Weatherby chambers the Vanguard S2 in 6.5 Creedmoor. They claim 7-1/4 ponds.

http://www.cabelas.com/product/Shooting/Centerfire-Rifles/Bolt-Action-Centerfire-Rifles%7C/pc/104792580/c/105522480/sc/105523380/Weatherby174-Vanguard174-Series-2-Rifle/1370484.uts?destination=%2Fcatalog%2Fbrowse%2Fbolt-action-centerfire-rifles%2Fweatherby%2F_%2FN-1102332%2B1000005120%2FNe-1000005120%2FNs-CATEGORY_SEQ_105523380%3FWTz_l%3DSBC%253Bcat104792580%253Bcat105522480%26WTz_st%3DGuidedNav%26WTz_stype%3DGNU&WTz_l=SBC%3Bcat104792580%3Bcat105522480%3Bcat105523380

Ruger does the Hawkeye Predator and Savage does a Predator model also. Both are listed at about 8 pounds.


----------



## swbuckmaster

I think this savage 6.5 creedmore is arround 6.5 lbs.


----------



## Cooky

swbuckmaster said:


> I think this savage 6.5 creedmore is arround 6.5 lbs.
> View attachment 32474


I remember when Savage couldn't make a pretty rifle. Times have changed.


----------



## Bax*

I was worried this round would take the route of the .17 HM2 and have watched it over the years and have come to the conclusion that it is a viable round to purchase at this point. And by viable, I mean common enough to ensure brass / ammo availability. 
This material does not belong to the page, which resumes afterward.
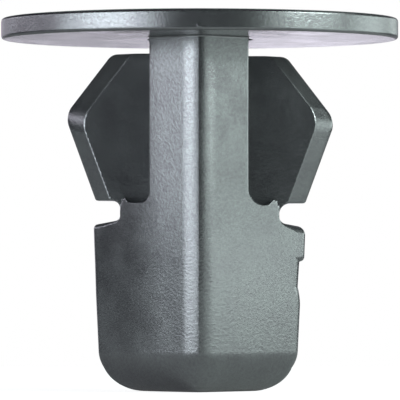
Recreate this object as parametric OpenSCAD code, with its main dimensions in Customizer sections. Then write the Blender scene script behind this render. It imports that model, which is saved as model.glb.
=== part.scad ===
// Push-in screw grommet (nut clip), moulded in one piece.
// It stands on its flat tip: Z up, flange on top, origin at the middle of the tip's face.
// X runs from wing to wing and Y from one corner column to the other.
// The shank is a square set corner-on, so its four faces lie at 45 degrees to X and Y.

/* [Flange] */
// Diameter of the round flange
flange_d = 20; // [16:0.5:26]
// Thickness of the flange
flange_t = 1.05; // [0.8:0.05:1.6]
// Rounding of the rim's two edges
rim_r = 0.25; // [0.1:0.05:0.35]

/* [Shank] */
// Height of the flange's underside above the tip
shank_len = 17.7; // [16:0.1:22]
// Width of the square shank across its flats
shank_w = 7.9; // [7.4:0.1:9]
// Rounding of the front and back corners
front_corner_r = 1.1; // [0.6:0.1:1.4]
// How far the wing-side corners are blunted
side_blunt = 0.2; // [0.1:0.05:0.4]
// How much each face of the lower body leans in on its way down to the tip
draft = 0.3; // [0.1:0.05:0.4]
// How far the tip's rounded edges reach in from each face
tip_inset = 1.65; // [0.8:0.05:1.7]
// Height at which the tip's rounding starts
tip_h = 2.15; // [1:0.05:3]

/* [Notch and lobes] */
// Height of the shoulder, the notch's floor
shoulder_z = 8.45; // [7.4:0.05:8.7]
// Height of the notch between the shoulder and a wing's foot
notch_h = 1.1; // [1:0.05:1.5]
// Depth of the notch from the sharp corner of the shank
notch_depth = 1.6; // [1:0.05:1.75]
// Rounding inside the notch
notch_r = 0.45; // [0.2:0.05:0.48]
// How far the lobe beside a column is cut below a wing's foot
lobe_drop = 0.1; // [0:0.05:0.4]
// Rounding at the bottom of the lobe
lobe_r = 0.4; // [0.2:0.02:0.5]

/* [Columns] */
// Width of the corner columns that carry the flange
column_w = 4.85; // [4.2:0.05:5.2]
// Clear gap between a column's inner face and a wing
column_gap = 0.6; // [0.4:0.05:0.8]

/* [Wings] */
// Thickness of the wings
wing_t = 2.25; // [1.8:0.05:2.6]
// How far a wing's ridge stands out past the sharp corner of the shank
wing_reach = 1.45; // [0.8:0.05:1.8]
// Distance from the flange's underside to the wing's widest point
grip_len = 3.85; // [3.2:0.05:5]
// Gap between the flange's underside and the top of a wing
wing_gap = 0.75; // [0.5:0.05:1.2]
// How far the ridge's top end lies inside the sharp corner of the shank
wing_top_in = 0.95; // [0.3:0.05:1.2]
// How far the ridge's foot lies inside the sharp corner of the shank
wing_foot_in = 0.1; // [0:0.02:0.3]
// Rounding of the wing's widest point
wing_tip_r = 0.8; // [0.3:0.1:1]
// Rounding of the wing's top corner
wing_top_r = 0.35; // [0.1:0.05:0.6]

/* [Screw way] */
// Diameter of the hole that the screw cuts its thread in
bore_d = 3.9; // [3:0.1:4.2]
// Diameter of the hole through the flange
entry_d = 5.2; // [4.6:0.1:6]
// Chamfer at the mouth of the flange's hole
entry_chamfer = 0.3; // [0.1:0.05:0.4]
// Height of the funnel that leads the screw from the flange to the bore
funnel_h = 1.2; // [0.6:0.1:2]

/* [Gate mark] */
// Height of the gate recess's lower edge
gate_z = 4.9; // [3.4:0.1:5.4]
// Height of the gate recess
gate_h = 1.7; // [1:0.1:2]
// Depth of the gate recess from the blunted corner
gate_depth = 0.4; // [0.2:0.05:0.6]

/* [Hidden] */
$fn = 64;

eps = 0.01;
root2 = sqrt(2);
shank_hw = shank_w / 2;
corner = shank_hw * root2;
foot_z = shoulder_z + notch_h;
lobe_z = foot_z - lobe_drop;
peak_z = lobe_z + lobe_r;
neck_hw = corner - notch_depth;
column_hw = column_w / 2;
wing_hw = wing_t / 2;
column_in = wing_hw + column_gap;
wing_top_z = shank_len - wing_gap;
wing_tip_z = shank_len - grip_len;
bore_r = bore_d / 2;
entry_r = entry_d / 2;
wing_in = sqrt(max(bore_r * bore_r - wing_hw * wing_hw, 0.25));
span = 2 * corner + 4 * wing_reach;
arc_steps = 6;

// Points of an elliptical arc about a centre, from angle a0 to a1
function arc(centre, rx, ry, a0, a1) =
    [for (i = [0:arc_steps])
        let (a = a0 + (a1 - a0) * i / arc_steps) centre + [rx * cos(a), ry * sin(a)]];

function unit(p) = p / norm(p);

// Points that round the corner at b, between a and c, with radius r
function rounded(a, b, c, r) =
    let (
        u = unit(a - b),
        v = unit(c - b),
        half = acos(u * v) / 2,
        middle = b + unit(u + v) * r / sin(half),
        start = b + u * r / tan(half) - middle,
        end = b + v * r / tan(half) - middle
    )
    [for (i = [0:arc_steps])
        let (t = i / arc_steps) middle + r * unit(start * (1 - t) + end * t)];

// Outline made of points on its right side and their mirror images on its left
module both_sides(points) {
    mirrored = [for (i = [len(points) - 1:-1:0]) [-points[i][0], points[i][1]]];
    polygon(concat(points, mirrored));
}

// Stands an outline drawn in width and height upright and runs it across at an angle about Z
module upright(angle, depth = span) {
    rotate([0, 0, angle]) rotate([90, 0, 0])
        linear_extrude(height = depth, center = true) children();
}

// Outline of one pair of shank faces, with the draft and the rounded edges of the tip
module face_outline(top) {
    tip_hw = shank_hw - draft * (1 - tip_h / shoulder_z);
    both_sides(concat(
        arc([tip_hw - tip_inset, tip_h], tip_inset, tip_h, -90, 0),
        [[shank_hw, shoulder_z], [shank_hw, top]]
    ));
}

// Plan that rounds the front and back corners and blunts the side corners
module corner_plan() {
    arc_y = corner - front_corner_r * root2;
    tangent_y = corner - front_corner_r * root2 / 2;
    square([2 * (corner - side_blunt), 2 * tangent_y], center = true);
    for (side = [-1, 1]) translate([0, side * arc_y]) circle(r = front_corner_r);
}

// The square shank from its tip up to a height
module shank(top) {
    intersection() {
        upright(45) face_outline(top);
        upright(-45) face_outline(top);
        linear_extrude(height = top) corner_plan();
    }
}

module flange() {
    ring_r = flange_d / 2 - rim_r;
    translate([0, 0, shank_len]) rotate_extrude() {
        square([ring_r, flange_t]);
        translate([0, rim_r]) square([flange_d / 2, flange_t - 2 * rim_r]);
        for (z = [rim_r, flange_t - rim_r]) translate([ring_r, z]) circle(r = rim_r);
    }
}

// The lower body, the shoulders under the notches, the neck and the floors of the four lobes
module lower_body() {
    intersection() {
        shank(peak_z);
        upright(0) both_sides(concat(
            [[span, 0], [span, shoulder_z]],
            arc([neck_hw + notch_r, shoulder_z + notch_r], notch_r, notch_r, -90, -180),
            arc([neck_hw - lobe_r, peak_z], lobe_r, lobe_r, 0, -90),
            arc([column_hw + lobe_r, peak_z], lobe_r, lobe_r, -90, -180)
        ));
    }
}

// The two corner columns between the lower body and the flange
module columns() {
    intersection() {
        shank(shank_len + flange_t / 2);
        for (side = [0, 1]) mirror([0, side, 0])
            translate([-column_hw, column_in, shoulder_z]) cube([column_w, span, shank_len]);
    }
}

// Outline of a wing and its root, as far out as the ridge
module wing_outline() {
    root = [neck_hw, shoulder_z];
    foot = [corner - wing_foot_in, foot_z];
    tip = [corner + wing_reach, wing_tip_z];
    top = [corner - wing_top_in, wing_top_z];
    polygon(concat(
        [[0, shoulder_z], root],
        arc([neck_hw + notch_r, foot_z - notch_r], notch_r, notch_r, 180, 90),
        [foot],
        rounded(foot, tip, top, wing_tip_r),
        rounded(tip, top, [0, wing_top_z], wing_top_r),
        [[0, wing_top_z]]
    ));
}

// One wing: a plate on the wing plane whose outer edge is a blunt ridge with 45 degree flanks
module wing() {
    intersection() {
        translate([wing_in, -wing_hw, 0]) cube([span, wing_t, shank_len]);
        upright(45) scale([1 / root2, 1]) wing_outline();
        upright(-45) scale([1 / root2, 1]) wing_outline();
        upright(0) translate([-side_blunt, 0]) wing_outline();
    }
}

// Bore for the screw, the hole through the flange and the funnel between them
module screw_way() {
    top = shank_len + flange_t;
    translate([0, 0, -eps]) cylinder(r = bore_r, h = top);
    translate([0, 0, shank_len - eps]) cylinder(r = entry_r, h = flange_t + 2 * eps);
    translate([0, 0, shank_len - funnel_h]) cylinder(r1 = bore_r, r2 = entry_r, h = funnel_h);
    translate([0, 0, top - entry_chamfer])
        cylinder(r1 = entry_r, r2 = entry_r + entry_chamfer + eps, h = entry_chamfer + eps);
}

// Shallow recess on one side corner, where the part was cut from its runner
module gate_recess() {
    floor_x = corner - side_blunt - gate_depth;
    translate([floor_x, -span / 2, gate_z]) cube([span, span, gate_h]);
}

module nut_clip() {
    color("dimgray") difference() {
        union() {
            flange();
            columns();
            lower_body();
            for (side = [0, 1]) mirror([side, 0, 0]) wing();
        }
        screw_way();
        gate_recess();
    }
}

nut_clip();
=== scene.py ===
"""Looks of the nut clip: a one-piece moulded screw grommet of grey nylon, and its studio."""
import math

import bpy
import numpy as np
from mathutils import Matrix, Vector


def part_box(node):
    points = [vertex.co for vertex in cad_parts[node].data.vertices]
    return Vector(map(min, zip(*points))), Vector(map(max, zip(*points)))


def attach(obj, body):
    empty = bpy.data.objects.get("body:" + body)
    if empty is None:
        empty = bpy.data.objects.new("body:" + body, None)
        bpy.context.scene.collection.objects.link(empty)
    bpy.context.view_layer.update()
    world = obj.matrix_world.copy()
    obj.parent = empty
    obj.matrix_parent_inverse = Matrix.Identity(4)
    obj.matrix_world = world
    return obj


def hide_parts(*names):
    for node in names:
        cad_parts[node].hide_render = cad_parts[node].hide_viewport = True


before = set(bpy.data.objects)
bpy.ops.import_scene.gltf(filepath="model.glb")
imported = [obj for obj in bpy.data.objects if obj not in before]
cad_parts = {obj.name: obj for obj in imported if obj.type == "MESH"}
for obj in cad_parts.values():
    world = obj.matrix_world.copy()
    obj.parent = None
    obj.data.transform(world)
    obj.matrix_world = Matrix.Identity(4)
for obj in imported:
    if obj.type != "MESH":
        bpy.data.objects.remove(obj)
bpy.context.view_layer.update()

MM = 0.001

# Sizes of the clip in millimetres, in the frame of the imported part. Where a size has two
# values, they are for the left and the right side.
NODE_LOW, NODE_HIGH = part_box("nut_clip")
FLANGE_R = (NODE_HIGH[0] - NODE_LOW[0]) / 2 / MM
FLANGE_T = 1.05
RIM_R = 0.16
TOP_Z = NODE_HIGH[2] / MM
SHANK_LEN = TOP_Z - FLANGE_T
SHANK_HW = 3.95
CORNER = SHANK_HW * math.sqrt(2)
DRAFT = 0.3
TIP_INSET = 1.95
TIP_H = 2.1
SHOULDER_Z = 8.45
SHOULDER_X = 4.85
SHOULDER_SLOPE = 0.17
FOOT_Z = 9.58
LOBE_Z = 9.47
LOBE_X = 3.68
LOBE_INNER_R = [0.45, 0.8]
LOBE_OUTER_R = [0.3, 0.42]
PEAK_X = 3.87
PEAK_Z = 9.77
NECK_HW = CORNER - 1.6
NOTCH_TOP_R = [0.42, 0.58]
NOTCH_FLOOR_R = [0.2, 0.3]
COLUMN_LEFT = 2.5
COLUMN_RIGHT = 2.43
WING_HW = 1.125
WING_ROOT_H = 1.0
COLUMN_IN = WING_HW + 0.6
WING_FOOT_X = [CORNER - 0.1, CORNER - 0.045]
WING_TIP_X = [CORNER + 1.45, CORNER + 1.495]
WING_TOP_X = CORNER - 0.95
WING_TIP_Z = [SHANK_LEN - 3.87, SHANK_LEN - 3.93]
WING_TOP_Z = SHANK_LEN - 0.74
BORE_R = 1.95
ENTRY_R = 2.6
ENTRY_CHAMFER = 0.3
FUNNEL_H = 1.2
GATE_Z = 4.83
GATE_H = 1.7
GATE_X = CORNER - 0.57
GATE_RAMP_X = GATE_X + 0.07
# How far the recess's floor leans in for each millimetre down, and the steepness of its lower end
GATE_LEAN = 0.06
GATE_RAMP = 2.7
# How much lower the notch, the lobes and the wing sit on the gate's side
GATE_SIDE_DROP = 0.13
# How far the sides of a wing's ridge fall back for each millimetre across, below and above its tip
LOWER_SPREAD = [0.82, 0.97]
UPPER_SPREAD = [1.09, 0.87]

# Roundings of the moulded edges in millimetres. The side corners have one rounding below the
# gate recess and another above it.
FRONT_CORNER_R = 1.55
PARTING_PEAK = 0.29
LEFT_CORNER_R = [0.5, 0.57]
RIGHT_CORNER_R = [0.82, 0.57]
SHOULDER_R = [0.2, 0.4]
FRONT_EDGE_R = 0.04
EDGE_R = 0.1
PEAK_R = 0.45
PEAK_TIP_R = 0.2
RIDGE_R = 0.5
WING_TIP_R = 0.5
WING_TOP_R = 0.22
FLANK_R = 0.03
GATE_LIP_R = 0.22
FLANGE_FILLET = 0.1
# Height above which the corners have their whole rounding, and the share that is left at the tip
FULL_CORNER_Z = 1.2
TIP_CORNER_SHARE = 0.02
# Width of the zone in which the front corner's rounding gives way to the side corners'
CORNER_BLEND = 2.4

# Part of the lower body's height over which the draft sets in
DRAFT_EASE = 0.25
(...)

I think it has potential for medium sized game and under and have seen several guys use it for long range coyotes on other forums. 

The 6.5 bullet is appealing for long range shooters due to high ballistic coefficients compared to most other caliber offerings of similar bullet weights. 

I am also seeing more and more bullet options as time passes and think you could make a nice hunting rifle out of it that Best of the West would be jealous of.


----------



## swbuckmaster

Cooky
Im with ya. I hate the look of their bolts on all their rifles except this one.


----------



## Springville Shooter

The Savage Ultra Light Hunter is absolutely a hunting gun and combined with the Creedmore has proven very effective for 2 of my shooting friends. 130-140 grain bullets with low end recoil and good accuracy. What more do you need?------SS


----------



## outdoorser

What about its "killing ability" so to speak. Is it fine for deer and antelope and the like?
Is elk pushing it?


----------



## gwailow

outdoorser said:


> What about its "killing ability" so to speak. Is it fine for deer and antelope and the like?
> Is elk pushing it?


This all depends on bullet choice. If you are using the same "Match" type bullet that many of us use for matches, shooting steel or punching paper(Berger, SMK, Match Burner, etc.) then I would say no. You can probably get away fine with pronghorn, however for deer, elk, etc. I prefer a monolithic bullet like the Barnes LRX 127gr or even a Nosler Acubond. Something designed for hunting.


----------



## outdoorser

gwailow said:


> This all depends on bullet choice. If you are using the same "Match" type bullet that many of us use for matches, shooting steel or punching paper(Berger, SMK, Match Burner, etc.) then I would say no. You can probably get away fine with pronghorn, however for deer, elk, etc. I prefer a monolithic bullet like the Barnes LRX 127gr or even a Nosler Acubond. Something designed for hunting.


Oh and by the way I don't handload (as of now) so what would my options be with factory ammo?


----------



## Huge29

outdoorser said:


> Oh and by the way I don't handload (as of now) so what would my options be with factory ammo?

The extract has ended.